Hoy en día, un ingrediente imprescindible de cualquier democracia moderna es el reconocimiento —en muchos casos, a nivel constitucional— de los derechos básicos de la clase trabajadora. Ante la innegable disparidad de poder entre patrones y trabajadores, estos últimos cuentan, al menos con la garantía de su derecho a asociarse para hacer valer sus derechos y, en última instancia, a recurrir a la huelga cuando el proceso de negociación ordinario fracasa.
Pero la situación se vuelve un tanto más compleja para los trabajadores del sector público, pues en este caso su patrón —el gobierno— es, al menos en teoría, el mismo que tiene a su cargo proteger sus derechos. ¿Es posible, en estos casos, crear un sistema objetivo e imparcial para solucionar estas controversias? En un mundo donde el gobierno da empleo a un porcentaje cada vez mayor de la población —en los países de la OCDE, esta cifra oscila, en promedio, alrededor del 18%—, encontrar una respuesta a esta pregunta se vuelve cada vez más acuciante.
Frente a este dilema se encontró la sociedad británica en noviembre de 2011, cuando el gobierno, como parte de su programa de austeridad, propuso una reforma amplia al sistema de pensiones del sector público, que incluía un incremento de la edad de retiro y una reducción general de los montos de las pensiones, en detrimento de la seguridad financiera y el bienestar de sus trabajadores.
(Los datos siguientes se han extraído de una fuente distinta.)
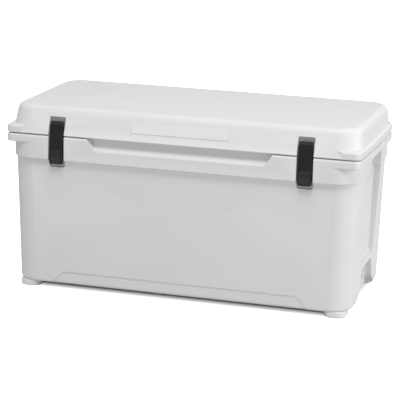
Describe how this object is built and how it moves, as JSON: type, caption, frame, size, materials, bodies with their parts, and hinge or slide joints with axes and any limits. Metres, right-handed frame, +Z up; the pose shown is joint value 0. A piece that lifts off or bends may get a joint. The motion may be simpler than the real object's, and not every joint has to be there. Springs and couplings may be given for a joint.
{
  "type": "cooler chest",
  "caption": "Large insulated cooler chest: double-walled tub and hinged lid with a gasket, pull-down front latches, moulded end handles, a screw-out drain plug and foot pads",
  "frame": {"origin": "on the ground under the middle of the chest's overall footprint, level with the undersides of the feet", "axes": "+X runs along the chest's length to its right-hand end, where the drain is; +Y points from the latch side to the hinge side; +Z is up"},
  "size_m": [0.945, 0.4718, 0.4856],
  "materials": {
    "white_polyethylene": "rotomoulded, fine orange-peel texture",
    "foam": "closed-cell polyurethane foam",
    "white_plastic": "injection moulded, satin",
    "foot_plastic": "moulded, satin",
    "gasket_rubber": "soft extruded rubber, matt",
    "latch_rubber": "moulded black rubber, satin",
    "nylon": "natural nylon",
    "stainless_steel": "drawn stainless rod"
  },
  "bodies": {
    "tub": {"tub_shell": "white_polyethylene", "tub_foam": "foam", "tub_foam_plugs": "white_plastic", "left_hinge_pin": "stainless_steel", "right_hinge_pin": "stainless_steel", "hinge_pin_caps": "white_plastic", "drain_fitting": "white_plastic", "drain_fitting_washer": "gasket_rubber", "drain_nut": "white_plastic", "front_left_foot": "foot_plastic", "front_right_foot": "foot_plastic", "rear_left_foot": "foot_plastic", "rear_right_foot": "foot_plastic", "foot_screws": "stainless_steel"},
    "lid": {"lid_shell": "white_polyethylene", "lid_foam": "foam", "lid_foam_plugs": "white_plastic", "lid_gasket": "gasket_rubber", "left_hinge_bushes": "nylon", "right_hinge_bushes": "nylon", "left_latch_pin": "stainless_steel", "right_latch_pin": "stainless_steel"},
    "left_latch": {"left_latch_strap": "latch_rubber"},
    "right_latch": {"right_latch_strap": "latch_rubber"},
    "drain_seal": {"drain_plug_gasket": "gasket_rubber"},
    "drain_plug": {"drain_plug": "white_plastic"}
  },
  "joints": [
    {"name": "lid_hinge", "type": "hinge", "parent": "tub", "child": "lid", "pos_m": [0, 0.221, 0.405], "axis": [-1, 0, 0], "range_deg": [0, 105]},
    {"name": "left_latch_swing", "type": "hinge", "parent": "lid", "child": "left_latch", "pos_m": [-0.3285, -0.2175, 0.441], "axis": [-1, 0, 0], "range_deg": [0, 120], "deforming": ["left_latch_strap"]},
    {"name": "right_latch_swing", "type": "hinge", "parent": "lid", "child": "right_latch", "pos_m": [0.3285, -0.2175, 0.441], "axis": [-1, 0, 0], "range_deg": [0, 120], "deforming": ["right_latch_strap"]},
    {"name": "drain_plug_travel", "type": "slide", "parent": "tub", "child": "drain_seal", "axis": [1, 0, 0], "range_m": [0, 0.0121]},
    {"name": "drain_plug_turn", "type": "hinge", "parent": "drain_seal", "child": "drain_plug", "pos_m": [0.43, -0.0075, 0.072], "axis": [1, 0, 0], "range_deg": [0, 1080]}
  ],
  "couplings": [
    {"joint": "drain_plug_travel", "follows": "drain_plug_turn", "m_per_rad": 0.00063662}
  ]
}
En respuesta, un porcentaje amplio del sector público se movilizó en protesta.
Hasta ese momento, la postura del gobierno había consistido en desestimar el problema, negando su impacto y culpando a la oposición de tratar de capitalizarlo políticamente. Inclusive un comentarista de televisión —sin duda deseoso de agradar al oficialismo— “bromeó” sugiriendo ejecutar a los trabajadores frente a sus familias. Pero esta postura se volvió insostenible cuando, el 30 de noviembre, más de 2 millones de trabajadores públicos suspendieron actividades. 19,000 de las 21,700 escuelas británicas cerraron total o parcialmente, y 6,000 de 30,000 cirugías no urgentes fueron canceladas. La verdad ya no podía ocultarse a la sociedad: millones de trabajadores veían amenazada su subsistencia y sus planes para el futuro por decisión de un gobierno para el cual no eran más que una cifra en el papel.
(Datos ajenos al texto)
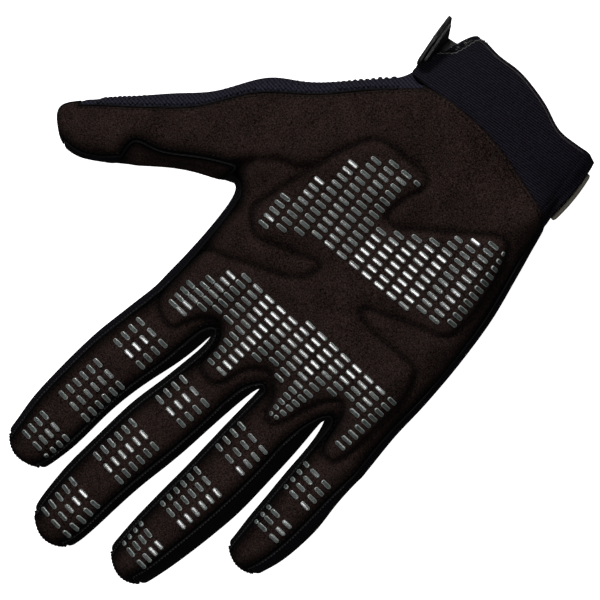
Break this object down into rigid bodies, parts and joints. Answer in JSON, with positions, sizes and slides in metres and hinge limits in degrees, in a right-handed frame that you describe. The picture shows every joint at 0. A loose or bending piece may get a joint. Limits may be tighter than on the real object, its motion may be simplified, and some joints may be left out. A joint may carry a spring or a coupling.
{
  "type": "motocross glove",
  "caption": "Full-finger riding glove for the right hand, hollow, with a padded suede palm, knit back, short cuff and a wrist strap.",
  "frame": {"origin": "on the flattened underside of the back panel, in the middle of the palm, where the glove rests", "axes": "+Y towards the fingertips, +X towards the thumb side, +Z out of the palm"},
  "size_m": [0.1788, 0.2426, 0.0263],
  "materials": {
    "palm_suede": "very dark brown synthetic suede, matt and finely granular",
    "back_knit": "navy-black ribbed knit",
    "fourchette_knit": "near-black fine knit",
    "cuff_twill": "navy-black fine stretch twill",
    "strap_rubber": "matt black soft moulded strap",
    "hook_tape": "black hook tape"
  },
  "bodies": {
    "root": {"palm_panel": "palm_suede", "thumb_patch": "palm_suede", "back_panel": "back_knit", "fourchette_little_ring": "fourchette_knit", "fourchette_ring_middle": "fourchette_knit", "fourchette_middle_index": "fourchette_knit", "cuff_palm": "cuff_twill", "cuff_back": "cuff_twill", "closure_strap": "strap_rubber", "hook_patch": "hook_tape"}
  },
  "joints": []
}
Eventualmente, el gobierno habría de ceder y sentarse a negociar con los trabajadores, lo que resultó en una revisión al plan de pensiones que garantizara la seguridad y dignidad de sus trabajadores. Pero la huelga también trajo a la atención pública cuestiones más amplias sobre el sector público, concientizando a la sociedad y fomentando el debate sobre su seguridad en el empleo, sus condiciones de trabajo y el impacto de las medidas de austeridad en los trabajadores.
Son muchas las lecciones que podemos aprender de este ejemplo, pero quizá la más importante es la necesidad de replantearnos con seriedad la naturaleza de la relación entre el gobierno y sus trabajadores. Esta clase de decisiones que afectan de la noche a la mañana a millones de personas no son tomadas, como en el sector privado, por empresarios que buscan maximizar sus ganancias a costa de sus empleados, sino por otros servidores públicos que —al menos en teoría— comparten una misma vocación de servicio. La falta de solidaridad y empatía con los más vulnerables —aquí, más que en cualquier otro lugar— resultaría imperdonable.